Property Tax Reassessment on Transfers
June 16, 2009 by Lisa
Filed under Estate Planning
A very important issue to consider in your estate plan is the possible increase in property taxes upon transfer of your home to your beneficiaries. If you’ve owned your home for a long time in CA, your property taxes are probably significantly lower than they would be if the property value were reassessed as of the date of a change in ownership. For example, if you purchased your home in 2007 for $300,000, the original property tax would be $3,000 a year. The amount that is taxed each year can be increased by up to 2% each year. So the property tax in 2008 would be no more than $3,060. Assume that you now want to sell the home and it is worth $1 million. The new owner would pay property tax on $1 million, or $10,000 the first year—far more than what you were paying.

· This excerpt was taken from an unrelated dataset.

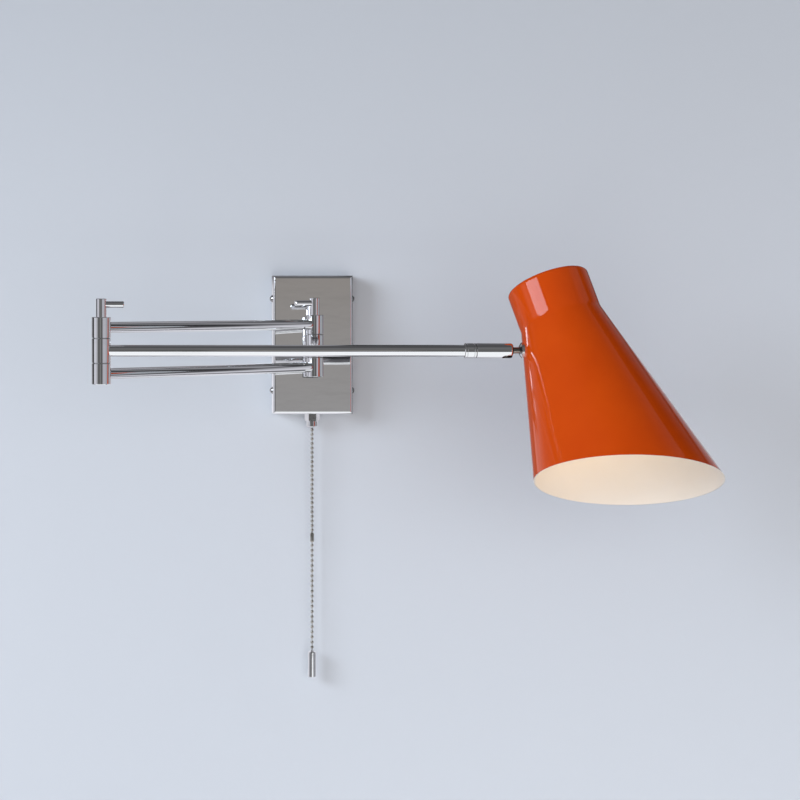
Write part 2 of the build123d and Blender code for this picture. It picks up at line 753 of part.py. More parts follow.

Fortunately, there are exceptions to this reassessment. If a transfer is made from parent to child or grandparent to grandchild, the property is exempt from reassessment. However, be careful if you leave your property equally to more than one child. If one child does not want the property and sells it to the other sibling who wants to live there, the value of the sold share will be reassessed (there is no exclusion for sibling to sibling transfers).
This is just one of many issues that can be resolved through a comprehensive and individualized estate plan.

Wow!! I loved the quick overview that this post provided. It seems so much simpler now. Thanks Lisa!